Russian radar and communications specialists have just completed improvements to Syria’s early warning capabilities that double radar ranges and establish a surveillance network covering all of the eastern Mediterranean, Israel, Jordan and northern Saudi Arabia.
The importance of this upgrade is that it encompasses many of the key aerial approaches both to Syria (in the event of multinational military intervention) and Iran (if the U.S. or Israel attacked Tehran’s uranium enrichment capabilities). For Israel to attack Iran, it would likely have to fly through Syrian, Turkish, Jordanian or Saudi airspace.
Another element is the long-term cooperation between Syria and Iran. They have shared technology and intelligence-gathering for years.
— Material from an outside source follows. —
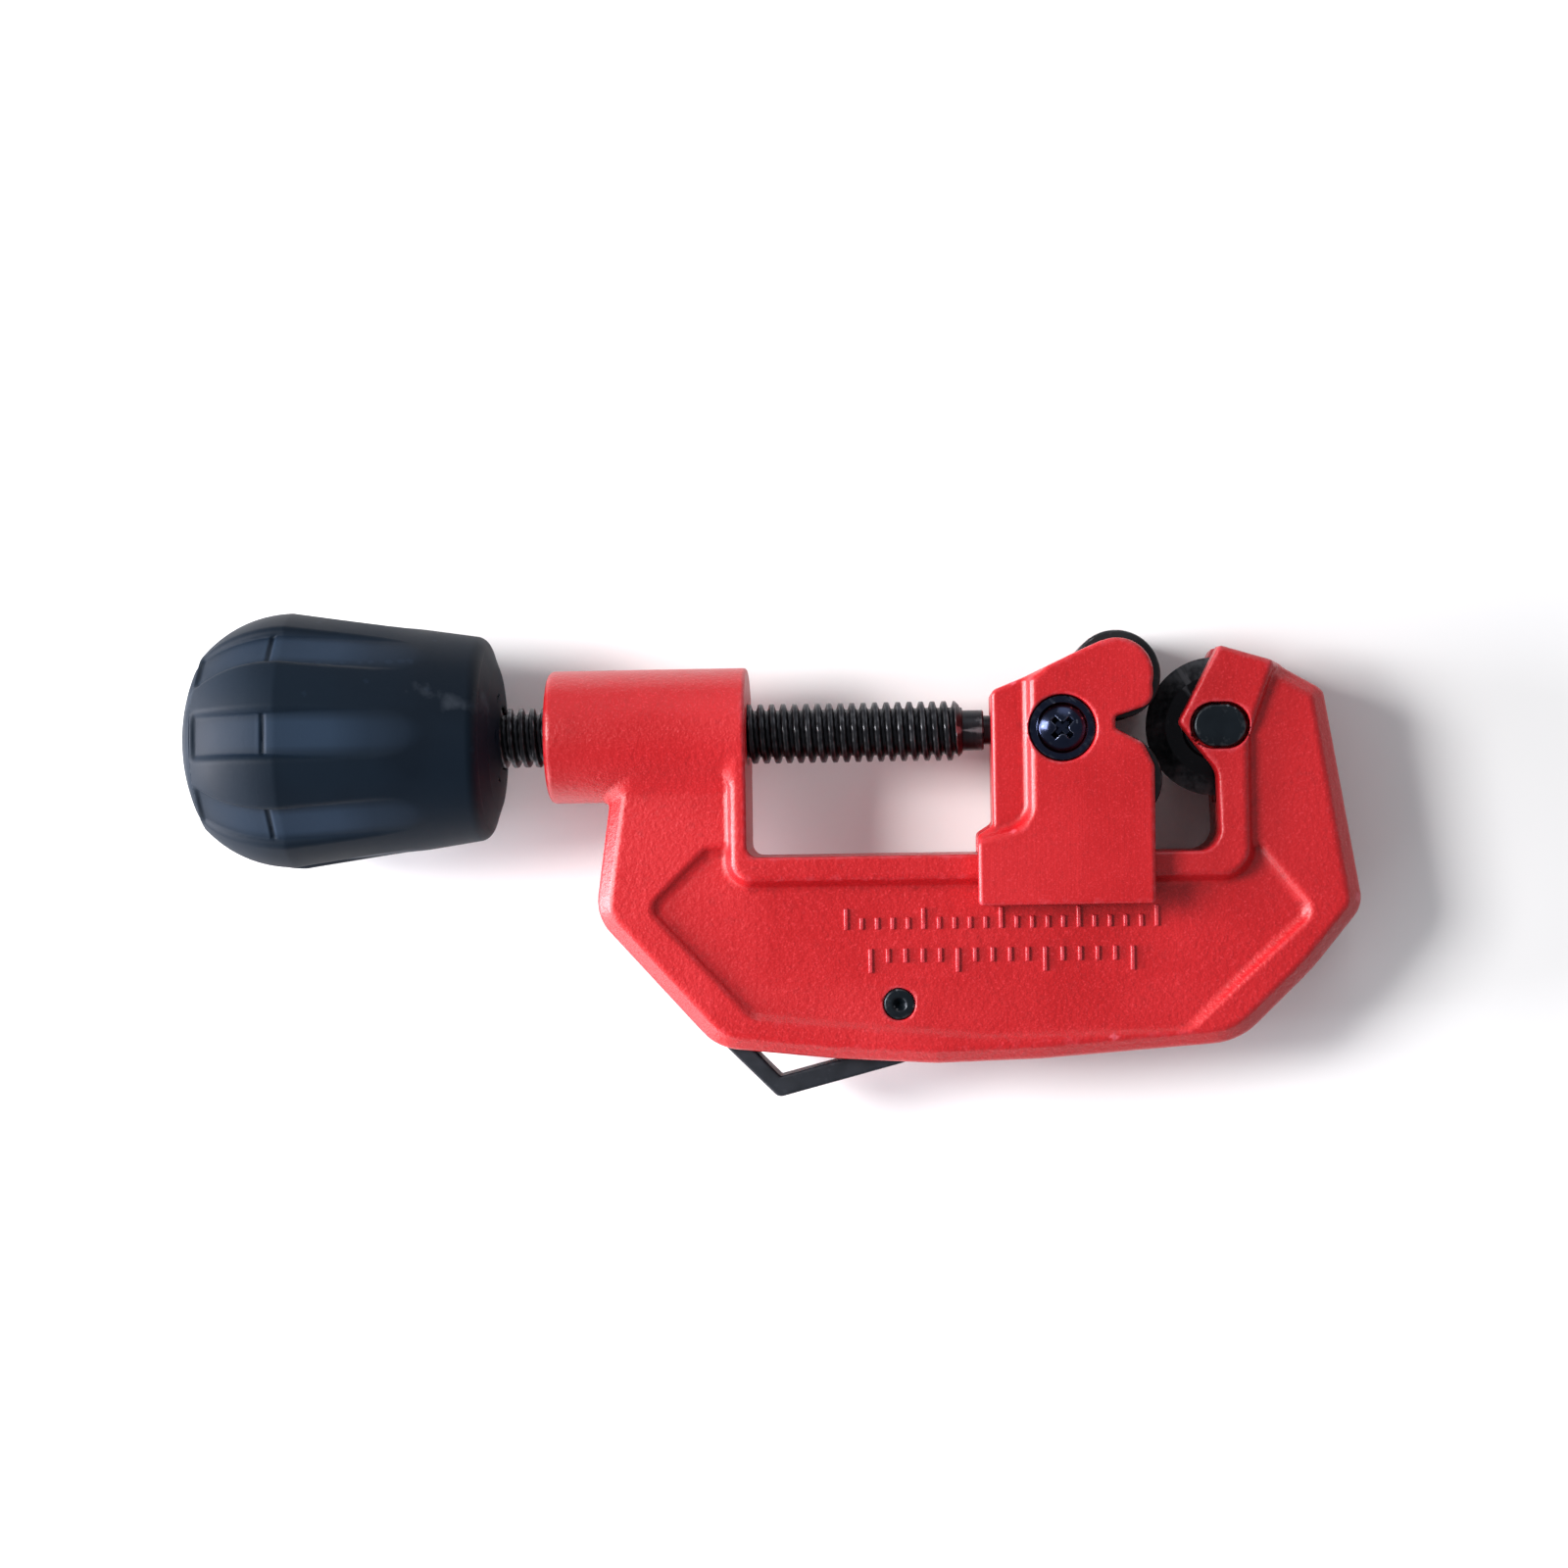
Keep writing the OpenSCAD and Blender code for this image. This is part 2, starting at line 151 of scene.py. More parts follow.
def slab(value: Array, low: float, high: float) -> Array:
    """Distance to the slab between two parallel planes.

    Args:
        value: the coordinate across the slab.
        low: first plane.
        high: second plane.

    Returns:
        Distance to the slab, negative between the planes.
    """
    return np.abs(value - (low + high) / 2) - (high - low) / 2


def rod(across: Array, up: Array, radius: float, along: Array, low: float, high: float) -> Array:
    """Distance to a round rod with sharp ends.

    Args:
        across: first coordinate across the rod, from its axis.
        up: second coordinate across the rod, from its axis.
        radius: radius of the rod.
        along: coordinate along the rod.
        low: one end.
        high: other end.

    Returns:
        Distance to the rod.
    """
    return np.maximum(np.hypot(across, up) - radius, slab(along, low, high))


def arc(centre: Corner, radius: float, start: float, end: float, steps: int = 24) -> Array:
    """Points of a circular arc.

    Args:
        centre: centre of the arc.
        radius: its radius.
        start: first angle in degrees.
        end: last angle in degrees.
        steps: number of chords.

    Returns:
        The points, one to a row.
    """
    angle = np.radians(np.linspace(start, end, steps + 1))
    return np.array(centre) + radius * np.column_stack([np.cos(angle), np.sin(angle)])


def rounded_corner(before: Array, corner: Array, after: Array, radius: float) -> Array:
    """Points of the round that replaces one corner of an outline.

    Args:
        before: the corner before it.
        corner: the corner itself.
        after: the corner after it.
        radius: radius of the round.

    Returns:
        The points of the round, from the first tangent point to the second.
    """
    chord_angle = 6.0
    u = (before - corner) / np.linalg.norm(before - corner)
    v = (after - corner) / np.linalg.norm(after - corner)
    half = math.acos(float(np.clip(u @ v, -1, 1))) / 2
    middle = corner + (u + v) / np.linalg.norm(u + v) * radius / math.sin(half)
    first = corner + u * radius / math.tan(half) - middle
    last = corner + v * radius / math.tan(half) - middle
    turn = math.atan2(first[0] * last[1] - first[1] * last[0], float(first @ last))
    steps = max(2, math.ceil(abs(math.degrees(turn)) / chord_angle))
    angle = turn * np.linspace(0, 1, steps + 1)
    x = first[0] * np.cos(angle) - first[1] * np.sin(angle)
    y = first[0] * np.sin(angle) + first[1] * np.cos(angle)
    return middle + np.column_stack([x, y])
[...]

Syrians, for example, provided signals intelligence to the Hezbollah fighters in southern Lebanon during the conflict with Israel in 2006.
A collapse of the government of Syrian President Bashar al-Assad could provide enough chaos to shield a U.S. or Israeli attack on Iran. Otherwise, Syria would provide early warning.
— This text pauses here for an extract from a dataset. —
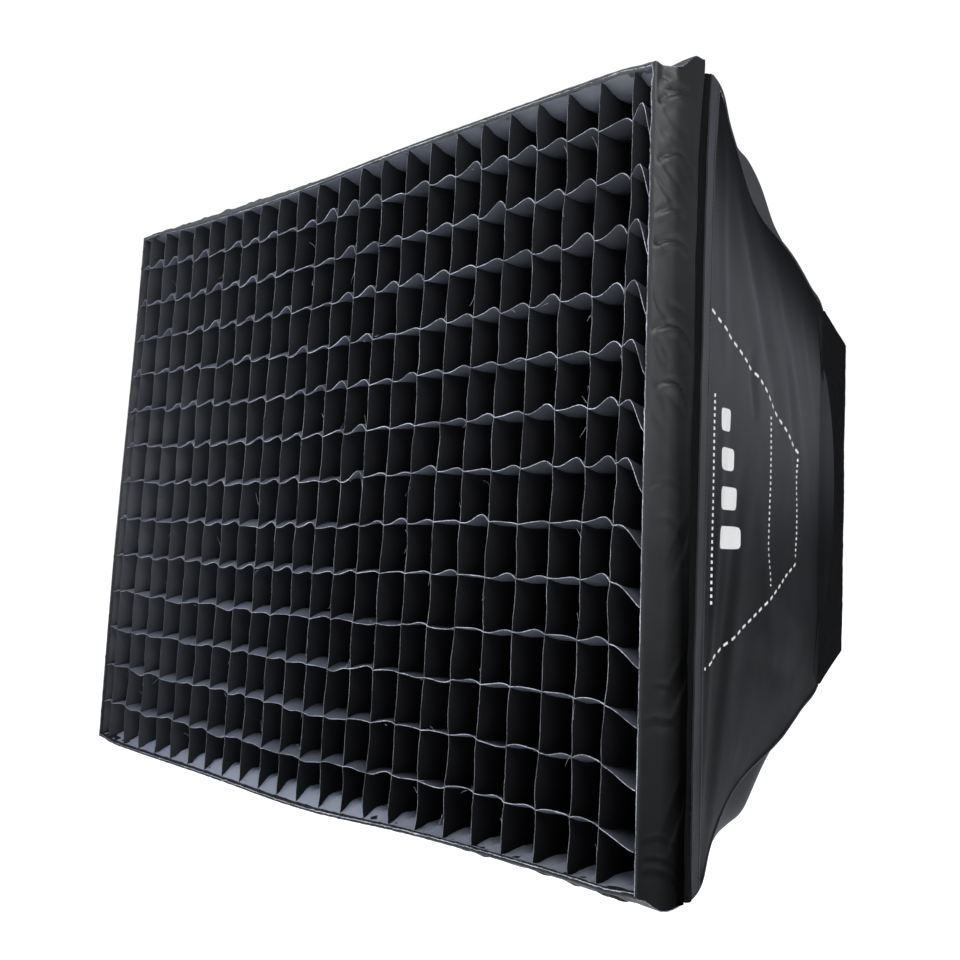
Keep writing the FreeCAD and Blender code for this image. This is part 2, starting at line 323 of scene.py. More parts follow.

“Syria does not want to be embarrassed again,” confirms a U.S. official with long service in the world of black operations. In 2007, Israeli strike aircraft slipped into Syria from the Mediterranean without being detected and destroyed a nuclear reactor site built with North Korean help. The Syrian radar system went dark until the Israeli aircraft were gone, say U.S. intelligence officials.
Russian radar specialists recently completed upgrades to an electronic surveillance site south of Damascus. Its range has been increased to cover all of Israel, Jordan and northern Saudi Arabia, according to the Debka website, which is touted by some Israeli analysts as a useful source of unofficial defense information. Upgrades also included the radar site atop Lebanon’s Mount Sannine and improved linkage to the Syrian intelligence-gathering networks, says the report. Mount Sannine is 8,600 ft. high, and a multibillion-dollar resort development there has been on hold since the Israeli raid on Syria in 2007. The mountain overlooks the Hezbollah- and Syrian-dominated Bekaa Valley and the Israeli-occupied Golan Heights.
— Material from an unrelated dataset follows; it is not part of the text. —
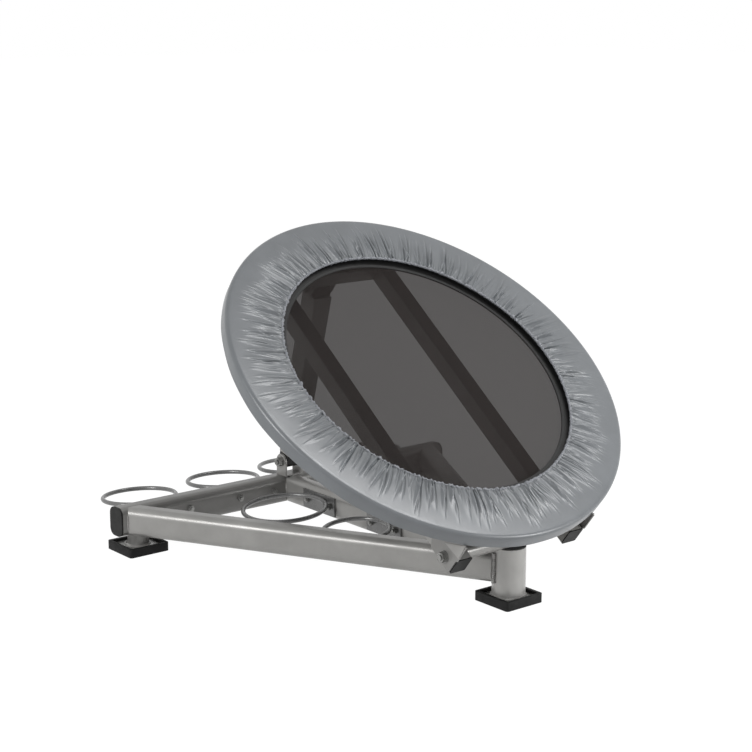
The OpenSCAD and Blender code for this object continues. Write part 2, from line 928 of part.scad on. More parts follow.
// a five lobed clamp knob on its stud, which stops just short of the inner tube
module clamp_knob() {
  stud_gap = 0.3;
  neck = 1.3;
  hub_r = 9;
  hub_len = 8;
  grip_r = 18;
  grip_len = 16;
  lobe_r = 7;
  start = inner_s / 2 + stud_gap;
  collar = strut_s / 2 + boss_len + neck;
  grip = collar + hub_len;
  color(black) in_strut() translate([0, 0, knob_z]) union() {
    bar_y(knob_r, start, collar + 2);
    bar_y(hub_r, collar, grip);
    bar_y(grip_r, grip, grip + grip_len);
    for (k = [0 : 4]) {
      rotate([0, k * 72, 0]) translate([grip_r - 1, 0, 0]) bar_y(lobe_r, grip, grip + grip_len);
    }
  }
}

back_tube();
spine_tube();
left_side_tube();
right_side_tube();
front_post();
post_plug();
pivot_sleeve();
sleeve_bushes();
back_left_cap();
back_right_cap();
front_foot_plate();
front_foot_rubber();
left_foot_stub();
left_foot_plate();
left_foot_rubber();
right_foot_stub();
right_foot_plate();
right_foot_rubber();
strut_bracket();
strut_foot_bolt();
strut_foot_nut();
back_ring_left_outer();
back_ring_left_inner();
back_ring_right_inner();
back_ring_right_outer();
spine_ring_left_rear();
spine_ring_left_front();
spine_ring_right_rear();
spine_ring_right_front();
back_ring_bolts();
spine_ring_bolts();
left_rail();
right_rail();
rail_lower_caps();
rail_upper_caps();
left_gusset();
right_gusset();
left_standoff();
right_standoff();
top_cross_tube();
strut_top_bracket();
strut_top_bolt();
strut_top_nut();
hinge_bolt();
hinge_nut();
ring_frame();
mat();
mat_band();
bungee_cords();
foam_pad();
pad_cover();
elastic_hem();
strut_foot_block();
strut_inner_tube();
strut_outer_tube();
strut_bush();
strut_top_block();
clamp_knob();
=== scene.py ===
# %% [markdown]
# A medicine ball rebounder is a small round trampoline that leans back on a steel base. A ball
# thrown at its mat comes back to the thrower, and the base has rings that hold spare balls.
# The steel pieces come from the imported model, where their sizes were settled, so they only need
# their finish. Cloth, webbing and elastic are hard to make as exact solids. They are modelled
# here as meshes, each in the place of its plain solid.

# %% Load the steel frame and the tools
import json
import math
import random

import bmesh
import bpy
import numpy as np
from mathutils import Matrix, Vector


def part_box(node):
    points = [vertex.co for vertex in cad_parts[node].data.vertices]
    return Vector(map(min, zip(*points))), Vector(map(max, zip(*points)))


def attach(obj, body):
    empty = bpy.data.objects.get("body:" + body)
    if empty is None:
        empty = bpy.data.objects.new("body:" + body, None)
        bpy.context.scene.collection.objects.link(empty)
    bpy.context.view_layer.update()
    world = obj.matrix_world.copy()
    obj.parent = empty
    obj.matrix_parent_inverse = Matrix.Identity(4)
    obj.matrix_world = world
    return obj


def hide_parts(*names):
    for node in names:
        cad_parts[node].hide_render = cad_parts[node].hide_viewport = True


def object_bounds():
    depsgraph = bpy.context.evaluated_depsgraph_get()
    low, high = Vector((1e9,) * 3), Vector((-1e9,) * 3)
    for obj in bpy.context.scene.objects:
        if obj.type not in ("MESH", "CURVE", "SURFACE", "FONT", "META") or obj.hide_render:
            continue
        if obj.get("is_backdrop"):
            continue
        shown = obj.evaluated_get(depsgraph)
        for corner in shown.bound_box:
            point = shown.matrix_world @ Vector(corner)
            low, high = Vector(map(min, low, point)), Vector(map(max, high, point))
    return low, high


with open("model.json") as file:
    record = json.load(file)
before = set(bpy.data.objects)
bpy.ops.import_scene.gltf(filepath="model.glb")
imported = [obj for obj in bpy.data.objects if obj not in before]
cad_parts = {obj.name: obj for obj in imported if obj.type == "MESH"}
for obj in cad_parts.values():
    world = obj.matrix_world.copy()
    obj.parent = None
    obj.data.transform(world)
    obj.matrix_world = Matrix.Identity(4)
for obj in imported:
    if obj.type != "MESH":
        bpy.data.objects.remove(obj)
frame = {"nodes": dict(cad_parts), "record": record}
cad_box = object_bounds()
print("steel pieces", len(frame["nodes"]))

# %% [markdown]
# The photograph was taken from the thrower's left, a little above the pad. A camera can be moved
# by eye until the picture looks right, but it is surer to work out its place from points whose
# real position is known. Here those points are the feet, the tubes and the round pad.

# %% Camera
# Place in metres, angles in degrees and lens in millimetres
CAMERA_PLACE = (-2.3902, -2.5047, 1.2173)
CAMERA_DOWN = 12.15
CAMERA_SIDE = 39.12
CAMERA_ROLL = 0.11
CAMERA_LENS = 84.15


def new_object(name, data):
    thing = bpy.data.objects.new(name, data)
    bpy.context.scene.collection.objects.link(thing)
    return thing


camera_data = bpy.data.cameras.new("camera")
camera_data.lens = CAMERA_LENS
camera = new_object("camera", camera_data)
turn = Matrix.Rotation(math.radians(-CAMERA_SIDE), 4, "Z")
nod = Matrix.Rotation(math.radians(90 - CAMERA_DOWN), 4, "X")
roll = Matrix.Rotation(math.radians(CAMERA_ROLL), 4, "Z")
camera.matrix_world = Matrix.Translation(CAMERA_PLACE) @ turn @ nod @ roll
bpy.context.scene.camera = camera
print("camera lens", CAMERA_LENS, "mm")

# %% [markdown]
# Everything on the trampoline is round and leans back with it. It could be modelled leaning, but
# then every height would be a sum of sines. It is easier to model it lying flat, with its middle
# at zero, and to lay it in its place at the end. The middle of the mat's solid gives the place,
# and the pad's middle plane lies a little above the mat.

# %% Where the trampoline lies
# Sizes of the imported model, which the soft pieces have to meet
TILT = math.radians(37.36)
MAT_DROP = 0.0135
BELOW_RING = 0.020
RING_RADIUS = 0.432
RING_TUBE = 0.013
COVER_RADIUS = 0.457
OPEN_RADIUS = 0.3294
SKIRT_DEPTH = 0.028

mat_low, mat_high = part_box("mat")
mat_middle = (mat_low + mat_high) / 2
lean = Matrix.Rotation(TILT, 4, "X")
pad_middle = mat_middle + lean.to_3x3() @ Vector((0, 0, MAT_DROP))
LAY = Matrix.Translation(pad_middle) @ lean
print("pad middle", [round(v, 4) for v in pad_middle])


# %% [markdown]
# A few helpers keep the cells short. One clears the selection, one gives a finished mesh its
# finish, its place and its smooth shading, and one makes a mesh from rows of points, as a
# knitter makes cloth. A finished mesh keeps its place in its points, so a pattern stays on it.

# %% Modelling helpers
DOUBLES = 1e-6


def deselect():
    bpy.ops.object.select_all(action="DESELECT")


def pick(thing):
    deselect()
    thing.select_set(True)
    bpy.context.view_layer.objects.active = thing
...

The coverage also enables tracking of U.S. and Israeli naval and aerial movements in the eastern Mediterranean to include Cyprus (where the U.S. has its own intelligence-gathering facilities) and Greece. The sites are additionally used to feed data on Syrian opposition movements and watch for foreign intervention.
The Russian upgrades came as a response to complaints from Tehran that it “could no longer count on Russia for a real-time alert on an incoming U.S. or Israeli military strike because those resources were stretched to the limit in supporting the Assad” regime’s intelligence needs, says the Debka analysis.